Es ist nicht alles so, wie es sein sollte. Doch Simi ist mit einem Wunsch gekommen. Ernährungsexpertin und Köchin Claudia soll der Teenagerin beim Abnehmen helfen. Auf Zustimmung trifft das nicht, über Ostern soll die Nichte nicht bleiben. „Es wäre komisch, wenn du dabei wärst“, zeigt die Tante ihre eiskalte Seite.

Verstörendes Spiel

Simone passt sich an, erzählt ihrer Mutter nichts von der Kränkung, merzt aus, sagt nicht, was sie will. Das gefällt Claudia, sie scheint eine „Schülerin“ gefunden zu haben. Was für einen Plan die Tante für Ostern hat, verrät Regisseur Peter Hengl in seinem Langfilmdebüt lange nicht.

Er lässt den vier hervorragenden Protagonisten in seinem Kammerspiel viel Raum und verstört damit umso mehr. Stefan (Michael Pink) ist vielleicht ein bisschen zu sehr an der Nichte seiner Freundin Claudia interessiert, ihren Sohn behandelt er hart und unnachgiebig. Das Verhältnis zwischen Claudia und Filipp ist das undurchsichtigste. Dem Pubertierenden schneidet sie beim gemeinsamen Essen das Fleisch in mundgerechte Häppchen, „Ich habe dich lieb!“, sagt sie beim Zubettbringen ritualisiert zu ihrem Sohn, und er antwortet: „Ich hab dich auch lieb!“ In Horrorfilmen ist das selten ein gutes Zeichen.

Und stopp! Das „gemeinsame Essen“ ist keines, denn Simi ist zwecks Körperreinigung auf 0-Diät gesetzt, nur noch Filipp wird mit wunderschön in Szene gesetztem Essen gemästet, Liebe geht ans Fleisch. Simis Magen knurrt hörbar, tapfer klammert sie sich an ihr Wasserglas.

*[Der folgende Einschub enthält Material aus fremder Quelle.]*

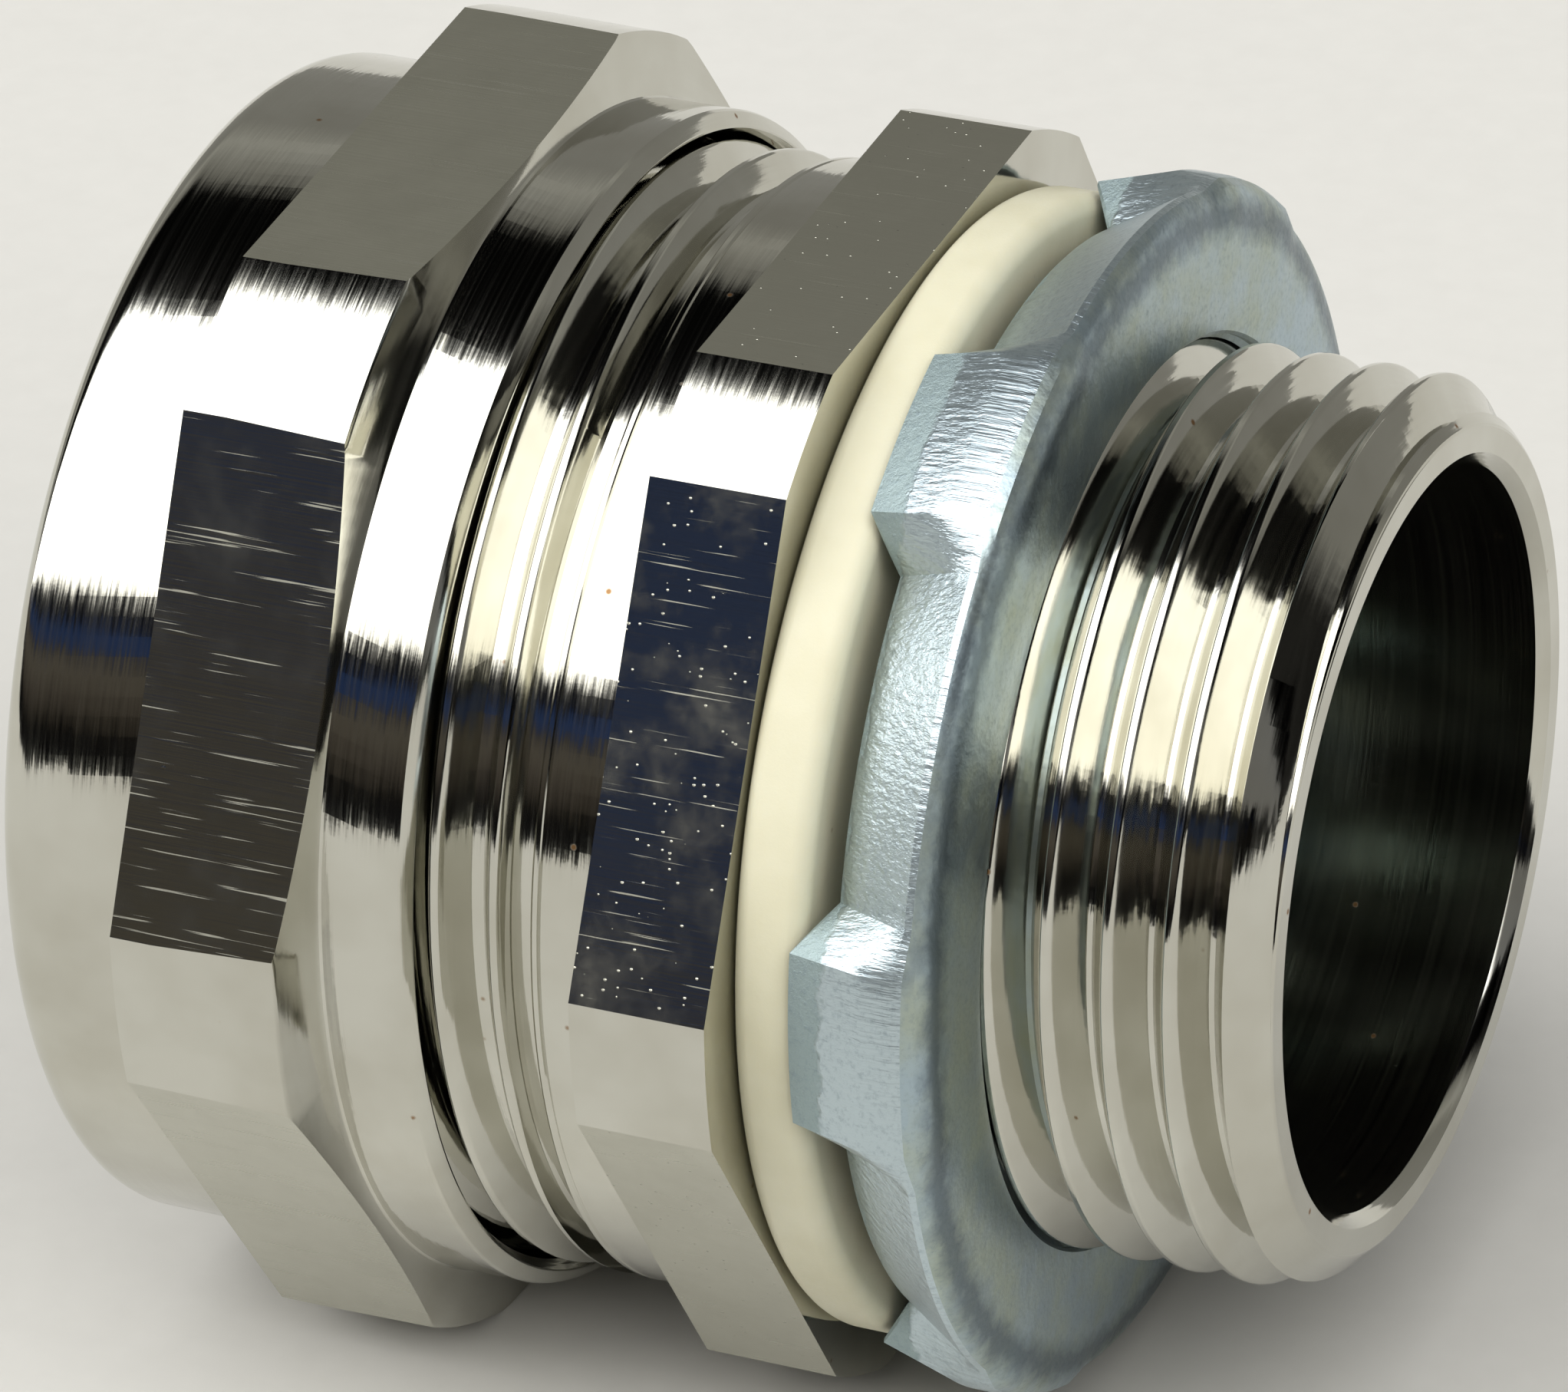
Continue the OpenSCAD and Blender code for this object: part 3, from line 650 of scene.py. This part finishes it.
def make_locknut():
    # both outlines have the same points in the same order: the open face, the rounded bend, the
    # sheared edge and the underside
    between = [
        [13.40, 6.12], [13.5, 6.2], [14.3, 6.27], [15.1, 6.26], [16.0, 6.2], [16.7, 6.1], [17.15, 5.97],
        [17.4, 5.84], [17.55, 5.68], [17.6, 5.48], [17.43, 5.2], [17.1, 4.66], [16.75, 4.08], [16.4, 3.5],
        [16.12, 3.04], [16.0, 2.93], [15.85, 3.0], [15.3, 3.22], [14.4, 3.45], [13.40, 3.7]]
    lug = [
        [13.40, 6.12], [13.5, 6.2], [14.3, 6.27], [15.0, 6.27], [15.9, 6.27], [16.8, 6.24], [17.3, 6.12],
        [17.65, 5.9], [17.84, 5.6], [17.9, 5.25], [17.9, 4.45], [17.74, 3.9], [17.54, 3.2], [17.34, 2.5],
        [17.2, 2.0], [17.08, 1.98], [16.95, 2.28], [16.2, 2.3], [15.3, 2.75], [13.40, 3.7]]
    nut = turned("locknut_sheet", between, zinc_stamped, 240)
    nut.data.materials.append(zinc_sheared)
    on_edge = {}
    places = {(round(r, 3), round(x, 3)): i for i, (r, x) in enumerate(between)}
    for vertex in nut.data.vertices:
        r = math.hypot(vertex.co.y, vertex.co.z) / MM
        i = places[min(places, key=lambda p: abs(p[0] - r) + abs(p[1] - vertex.co.x / MM))]
        turn = math.atan2(vertex.co.z, vertex.co.y)
        share = lug_share(math.degrees(turn))
        new_r = between[i][0] + (lug[i][0] - between[i][0]) * share
        new_x = between[i][1] + (lug[i][1] - between[i][1]) * share
        vertex.co = Vector((new_x, new_r * math.cos(turn), new_r * math.sin(turn))) * MM
        on_edge[vertex.index] = i in CUT_EDGE
    for face in nut.data.polygons:
        face.material_index = int(all(on_edge[v] for v in face.vertices))
    thread = coil("locknut_coil", inner_tooth(12.3, 1.1), MALE_CREST_AT - PITCH * 6.5, 6,
                  zinc_stamped)
    room = turned("locknut_room", [[12.0, 4.2], [13.5, 3.75], [13.75, 4.0], [13.75, 6.0], [13.5, 5.98],
                                   [12.0, 5.2]], zinc_stamped, 120)
    thread = combine(thread, room, "INTERSECT")
    return finish_surface(combine(nut, thread, "UNION"), 24)


body = make_body()
nut = make_nut()
slip = make_slip_washer()
ring = make_ring()
ferrule = make_ferrule()
washer = make_sealing_washer()
locknut = make_locknut()

for piece, node, slot in (
        (body, "fitting_body", "plated_brass"), (nut, "compression_nut", "plated_brass"),
        (slip, "slip_washer", "zinc_steel"), (ring, "compression_ring", "nylon"),
        (ferrule, "grounding_ferrule", "zinc_steel"), (washer, "sealing_washer", "ivory_plastic"),
        (locknut, "locknut", "zinc_steel")):
    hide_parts(node)
    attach(piece, node)


# ---------------------------------------------------------------- stage
clear_selection()
bpy.ops.mesh.primitive_plane_add(size=6.0, location=(0, 0, FLOOR_Z))
floor = settle(bpy.context.object, "studio_floor")
dress(floor, make_floor())


# each panel starts at an angle in degrees, and blends into the next one
PANELS = (
    (-180, "8f8d86"), (-2, "8f8d86"), (0, "92918c"), (30, "8b8a85"), (36, "9c9b95"), (38, "a8a7a1"),
    (50, "7a7974"), (54, "050505"), (84, "050505"), (89, "ffffff"), (142, "fffdf8"), (146, "0e0e12"),
    (151, "14161f"), (152.6, "27375a"), (155.6, "27375a"), (156.8, "3a3733"), (158.5, "4c4842"),
    (161, "57524a"), (167, "443f39"), (173, "121110"), (179, "0c0c0e"))
SOFTBOX_POWER = 3.5


def make_studio():
    """Soft light from panels all round the part. Angles go round the X axis: 0 is behind the part,
    90 is overhead and 180 is on the camera's side."""
    studio = bpy.data.worlds.new("studio_panels")
    studio.use_nodes = True
    studio.node_tree.nodes.clear()
    way = add_node(studio, "ShaderNodeTexCoord").outputs["Generated"]
    parts = add_node(studio, "ShaderNodeSeparateXYZ", None, {0: way})
    turn = add_node(studio, "ShaderNodeMath", {"operation": "ARCTAN2"}, {
        0: parts.outputs[2], 1: parts.outputs[1]})
    share = add_node(studio, "ShaderNodeMapRange", None, {0: turn, 1: -math.pi, 2: math.pi})
    ramp = add_node(studio, "ShaderNodeValToRGB", None, {0: share})
    band = ramp.color_ramp
    while len(band.elements) < len(PANELS):
        band.elements.new(0.5)
    for element, (angle, colour) in zip(band.elements, PANELS):
        element.position = (angle + 180) / 360
        element.color = linear(colour)
    lit = add_node(studio, "ShaderNodeMapRange", None, {
        0: turn, 1: math.radians(86), 2: math.radians(87), 3: 1.0, 4: SOFTBOX_POWER})
    ended = add_node(studio, "ShaderNodeMapRange", None, {
        0: turn, 1: math.radians(145), 2: math.radians(146), 3: 1.0, 4: 1 / SOFTBOX_POWER})
    power = add_node(studio, "ShaderNodeMath", {"operation": "MULTIPLY"}, {0: lit, 1: ended})
    # the room is dark beyond the male end
    side = add_node(studio, "ShaderNodeMapRange", None, {0: parts, 1: 0.80, 2: 0.88, 3: 1.0, 4: 0.06})
    dimmed = add_node(studio, "ShaderNodeMath", {"operation": "MULTIPLY"}, {0: power, 1: side})
    light = add_node(studio, "ShaderNodeBackground", None, {0: ramp, 1: dimmed})
    add_node(studio, "ShaderNodeOutputWorld", None, {0: light})
    return studio


bpy.context.scene.world = make_studio()
bpy.context.scene.view_settings.view_transform = "Standard"

# ---------------------------------------------------------------- camera
VIEW_ANGLES = (24.896, 31.814, -3.323)          # azimuth, elevation and roll, in degrees
VIEW_OFFSET = (-18.243, 4.158, 267.005)         # right, up and back from the male end, in millimetres
azimuth, elevation, roll = (math.radians(angle) for angle in VIEW_ANGLES)
towards = Vector((math.sin(azimuth) * math.cos(elevation), -math.cos(azimuth) * math.cos(elevation),
                  math.sin(elevation)))
level = Vector((math.cos(azimuth), math.sin(azimuth), 0))
upright = towards.cross(level)
right = level * math.cos(roll) + upright * math.sin(roll)
up = upright * math.cos(roll) - level * math.sin(roll)
lens = bpy.data.cameras.new("studio_camera")
lens.sensor_width = 36.0
lens.lens = 214.52
camera = bpy.data.objects.new("studio_camera", lens)
bpy.context.collection.objects.link(camera)
aim = Vector((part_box("fitting_body")[1][0] + 0.04 * MM, 0, 0))
camera.location = aim + (right * VIEW_OFFSET[0] + up * VIEW_OFFSET[1] + towards * VIEW_OFFSET[2]) * MM
camera.rotation_euler = Matrix((right, up, towards)).transposed().to_euler()
bpy.context.scene.camera = camera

Es ist dem Genre geschuldet, an dieser Stelle nicht mehr zu verraten, nur soviel: Es geht um Mutterliebe, ein absurdes Familienidyll, christliche und heidnische Feste, um den Wahn, sich zu reinigen, um perfekt wieder aufzuerstehen, um Esoterik und Glaube, um alle Wahnsinnigkeiten, die sich heute um die Ernährung drehen. Hengl erzählt seine Geschichte sehr stimmig und bedient den Thriller ebenso wie den Gruselfaktor. Brutale Szenen könnten als Werbung für Veganismus durchgehen. Doch, wie gesagt, mehr sei nicht verraten. Vielleicht noch so viel: Was wäre eigentlich mit Gretel passiert, wenn Hänsel sich überfressen hätte?